The up-Island regional school district committee voted Monday to close a budget gap created when West Tisbury voters rejected a Proposition 2 1/2 override question to fund $300,000 in school costs.
Board members reached agreement on a revised $10.3 million budget for fiscal year 2016 by trimming hours and shifting positions for several employees, and eliminating an education support professional in West Tisbury. But the reduced spending plan draws heavily from the district’s excess and deficiency fund, roughly the equivalent of free cash in a municipal budget. The committee voted to take $149,857 from that account. It also draws from so-called circuit breaker funds, money the state provides to educate special needs students who need more than the usual amount of support services. The board voted to take $100,000 from that account.
That concerned West Tisbury representative Jeffrey (Skipper) Manter 3rd, who is also a West Tisbury selectman.
“We’ve only cut spending at the West Tisbury site $124,000,” Mr. Manter said, referring to his town’s share of the regional costs. “We’re digging a deep fiscal hole here. We’re not solving any problems, we’re just running away from them. I think the decisions we’re making will have a terrible impact on fiscal (year) 2017.”
West Tisbury has scheduled a special town meeting for June 2 to vote on the revised school budget.
Committee chairman Michael Marcus, who also represents West Tisbury, disputed Mr. Manter’s criticism of the spending reduction plan.
“I think we made a good effort to move in the right direction,” Mr. Marcus said. “We have sharpened everybody’s focus on the budget for 2017. I am taking it seriously. I think we’ve made a lot of very good progress given the time line we had and the issues we had.”
The committee approved the new budget by a vote of 4 to 1, with Mr. Manter the only dissenting vote.
Mr. Manter moved to reorganize school management in the coming year.
“I suggest that come June 30 of next year that we eliminate the positions of the principal of the Chilmark School, the principal of the West Tisbury School, and the assistant principal of the West Tisbury School, and replace them July 1 with an up-Island regional district principal and an up-Island regional district assistant principal,” Mr. Manter said. The motion failed to get a second from any of the four other committee members.
Mr. Manter then made a motion to ask the school administration to study whether the regional school district should operate only one school site, presumably the West Tisbury school. In recent weeks, Mr. Manter has questioned the structure of the regional school district, where West Tisbury, with the largest school and the most students, pays the lion’s share of the costs.
Two weeks ago he moved to put a second article on the June 2 special town meeting warrant to have the town withdraw from the regional school district. Then last week he agreed with his fellow selectmen that the article should be tabled on the town meeting floor; instead a committee will be appointed to study the issue.
At the meeting Monday the two other committee members from West Tisbury said they backed the idea of more study. “It does bear investigation, knowing the benefits to each of the towns for staying in or not staying in a region,” said Mr.
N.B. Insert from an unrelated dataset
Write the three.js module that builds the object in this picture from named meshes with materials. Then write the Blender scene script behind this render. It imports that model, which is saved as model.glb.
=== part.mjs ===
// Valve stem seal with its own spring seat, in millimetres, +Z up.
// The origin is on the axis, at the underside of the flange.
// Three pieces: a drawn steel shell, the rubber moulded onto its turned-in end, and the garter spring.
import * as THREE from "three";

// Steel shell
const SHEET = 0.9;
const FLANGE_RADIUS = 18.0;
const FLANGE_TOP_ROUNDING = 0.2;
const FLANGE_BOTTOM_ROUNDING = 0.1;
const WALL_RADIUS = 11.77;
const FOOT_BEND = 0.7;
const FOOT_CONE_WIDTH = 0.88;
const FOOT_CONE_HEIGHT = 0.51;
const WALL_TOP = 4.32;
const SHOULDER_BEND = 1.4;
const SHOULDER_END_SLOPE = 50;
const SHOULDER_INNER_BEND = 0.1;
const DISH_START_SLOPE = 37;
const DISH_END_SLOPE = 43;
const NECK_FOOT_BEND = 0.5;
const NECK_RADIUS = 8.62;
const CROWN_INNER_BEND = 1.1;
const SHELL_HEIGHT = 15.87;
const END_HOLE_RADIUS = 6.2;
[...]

Marcus. “The initial reason [for creating a school district] was to have a level of reimbursement from the state, which has been going down, declining significantly. I don’t know how that study is going to get done. I don’t know who’s going to get hired to do it, I don’t know who’s going to fund that. But I think we should know the answer to that question. What is the impact of staying or not staying in a region?” he added.
West Tisbury representative Kate DeVane concurred.
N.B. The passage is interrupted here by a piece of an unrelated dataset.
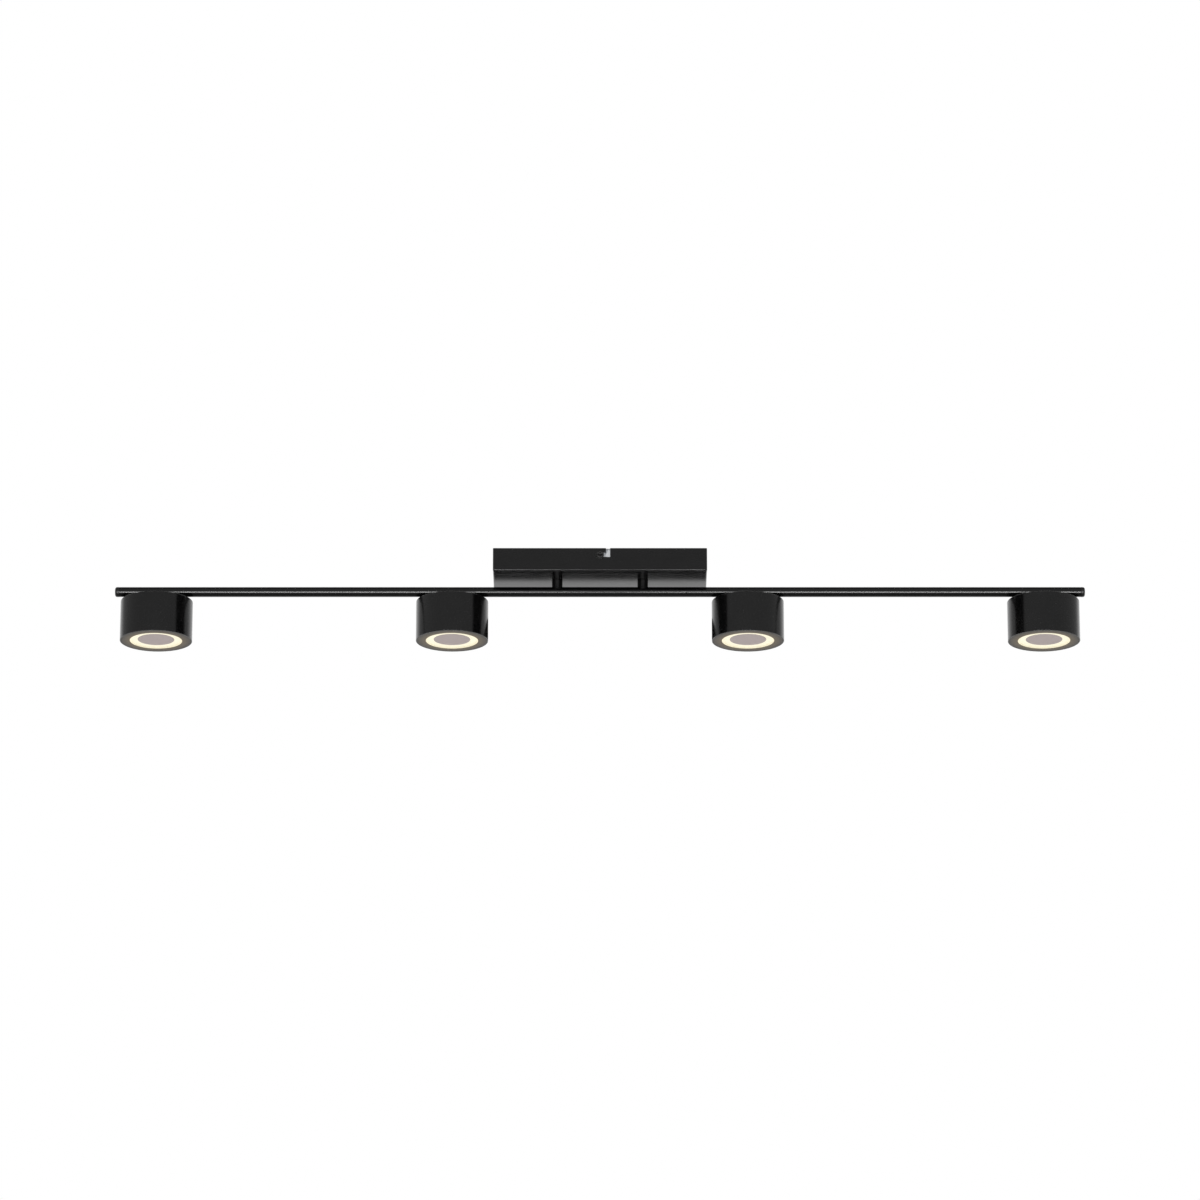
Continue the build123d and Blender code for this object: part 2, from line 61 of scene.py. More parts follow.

“Looking more closely at all of the positions and all of the situations, what is really running these two schools, that’s something we should be really looking at very closely, overall with every position in the school system and in the shared service program,” she said. “Skipper’s point is an important one. We just keep expanding and we need to figure out whether or not we’re doing it in the most appropriate way. I don’t think we can do it in the 11th hour when we’re trying to solve a budget problem for fiscal year 2016.”
Vineyard schools superintendent Dr. James H. Weiss opened the discussion by recommending deeper cuts in spending, while relying less on reserve funds.
Mr. Weiss suggested reducing the district’s contribution for future health benefit costs for retired town employees, known as OPEB (Other Post Employment Benefits). His plan called for contributing $100,000 toward that future liability, but the committee voted to keep the contribution at the original budget amount of $150,000.
The committee also rejected the recommendation that school district secretary begin work halfway into the fiscal year, saving $30,089, and rejected a recommendation to eliminate $5,176 from the budget for Island Grown Initiative, which provides locally-grown food for the school lunch program.